Do you have any advice for young aspiring photographers?

Keep dreaming. It’s the possibility of having a dream come true that makes life interesting. But don't dream when not having a final target in mind. Work on that too. And don't rush. Nothing worth building is worth building in a hurry. Nothing of value is formed in a minute. And If there’s one thing I’ve learned along the way it’s to never believe them when they say it can’t be done. Fight for it. When you can dream it, you can do it. I know it sounds cliche but it's so true. 

And on a more technical note. There's one thing that really helped me grow and I hope that sharing it will help others too. Ditch the zoom lens and learn to love the constraints of dealing with a fixed focal length. Moving your feet instead of a zoom ring will instantly make you a better photographer. It instantly increases the weight of your bag, but deal with it, its worth the pain. Stop zooming, start seeing.

What are your goals for the future, regarding your work?

In the end, all I want is to create work that makes you feel, that makes you imagine, makes you wander. To make you feel alive and connected with the world you live in.

My goal for 2018 is getting closer to my true self and trust my inner compass to guide me. However I don't want to make too many plans. You ever heard of that Steve Jobs quote saying: "You can't connect the dots looking forward, you can only connect them looking backwards"? I think thats important to realise. Somehow trust the dots to connect in the future because that will give you the confidence to follow your heart.
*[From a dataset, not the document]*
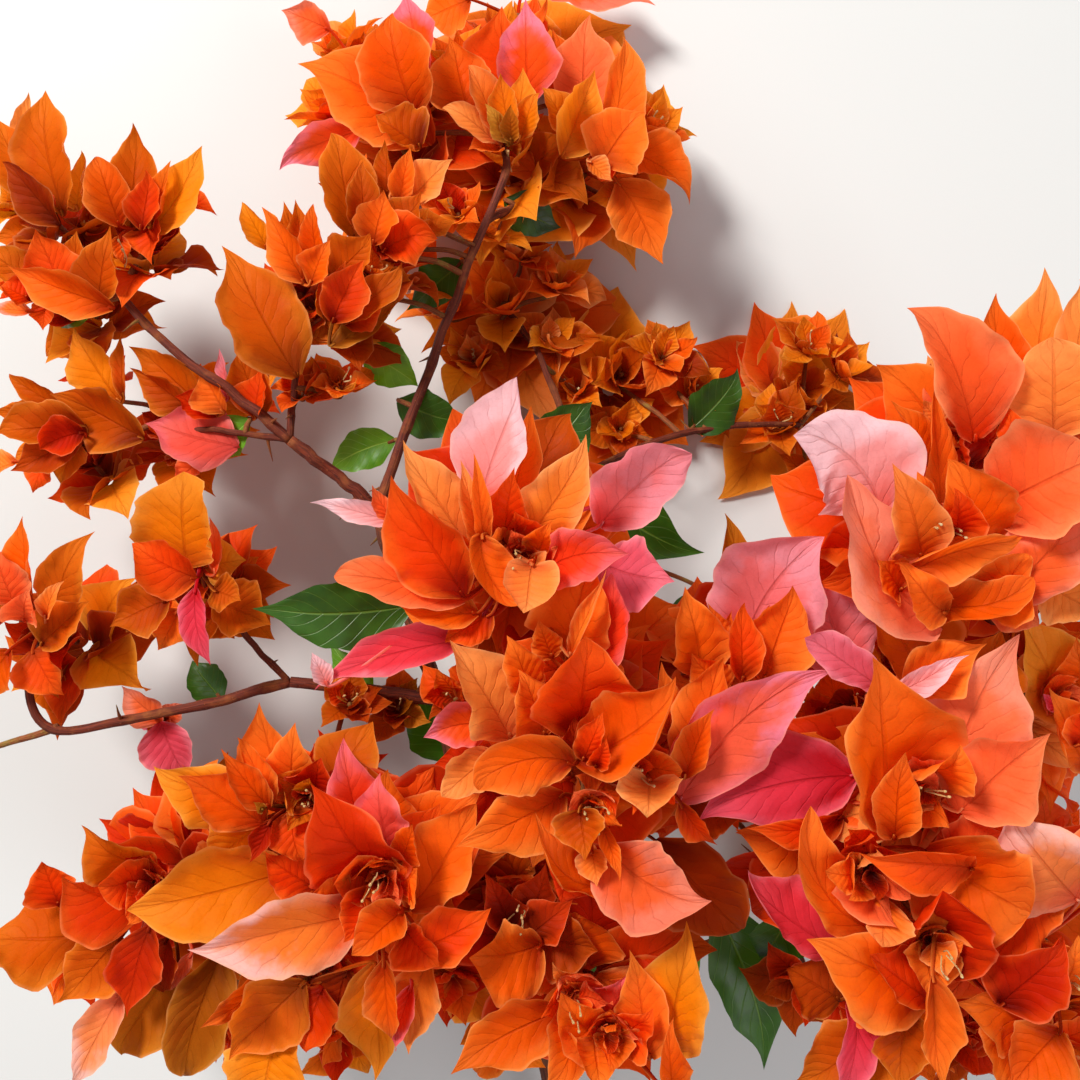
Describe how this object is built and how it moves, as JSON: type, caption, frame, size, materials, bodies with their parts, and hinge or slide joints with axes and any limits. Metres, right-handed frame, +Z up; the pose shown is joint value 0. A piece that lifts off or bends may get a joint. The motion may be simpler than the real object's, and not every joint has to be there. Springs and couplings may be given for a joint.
{
  "type": "bougainvillea flowering branch",
  "caption": "Cut, forked flowering spray of a double-bract orange bougainvillea, lying on a level surface with its blooms facing up.",
  "frame": {"origin": "on the surface that the spray lies on, under the middle of its box", "axes": "+Z up, away from the surface, the way the blooms face; the cut end of the main stem points to -Y, which is the long way of the spray"},
  "size_m": [0.4292, 0.5484, 0.1792],
  "materials": {
    "bark": "rough, ridged, red-brown young bark",
    "bract": "papery, thin, matt with a soft sheen; orange to coral and pink",
    "leaf": "satin green leaf"
  },
  "bodies": {
    "root": {"main_stem_lower": "bark", "main_stem_middle": "bark", "main_stem_upper": "bark", "bough_left": "bark", "bough_left_tip": "bark", "branch_left_fork": "bark", "branch_left_low": "bark", "bough_top": "bark", "bough_lower_left": "bark", "bough_lower_left_tip": "bark", "branch_inner_left": "bark", "bough_right": "bark", "branch_right_upper": "bark", "bough_bottom_left": "bark", "branch_far_left": "bark", "branch_bottom": "bark", "branch_center": "bark", "bough_back": "bark", "branch_back_left": "bark", "branch_back_right": "bark", "branch_top_far": "bark", "branch_under_right": "bark", "bloom_center_top": "bract", "bloom_center": "bract", "bloom_center_right": "bract", "bloom_center_low": "bract", "bloom_upright_right": "bract", "bloom_right_upper": "bract", "bloom_right_top": "bract", "bloom_right_outer": "bract", "bloom_low_right_a": "bract", "bloom_low_right_b": "bract", "bloom_low_right_c": "bract", "bloom_low_right_d": "bract", "bloom_right_edge": "bract", "bloom_low_left_a": "bract", "bloom_low_left_b": "bract", "bloom_far_left_low": "bract", "bloom_bottom": "bract", "bloom_bottom_inner": "bract", "bloom_bottom_left": "bract", "bloom_left_top_a": "bract", "bloom_left_top_b": "bract", "bloom_left_top_c": "bract", "bloom_left_mid_a": "bract", "bloom_left_mid_b": "bract", "bloom_left_mid_c": "bract", "bloom_left_low_a": "bract", "bloom_left_low_b": "bract", "bloom_left_inner": "bract", "bloom_far_left": "bract", "bloom_top_a": "bract", "bloom_top_b": "bract", "bloom_top_c": "bract", "bloom_top_d": "bract", "bloom_back_a": "bract", "bloom_back_b": "bract", "bloom_back_c": "bract", "bloom_under_left": "bract", "bloom_under_right": "bract"}
  },
  "joints": []
}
And succeeding in doing so, I belief is the most beautiful thing that can happen to someone. 

What that means for me, is a willingness to make a move towards more conservational photography efforts, shoot more wildlife, connect with real people and play a role in protecting the planet we live on by expanding my community. 

You know, life is short. Thinking you will live to an old age is nothing more than an assumption. Don’t expect retirement, living till tomorrow is a true blessing already. So better do today, what you would do tomorrow when it would be your last. Hasta la vista.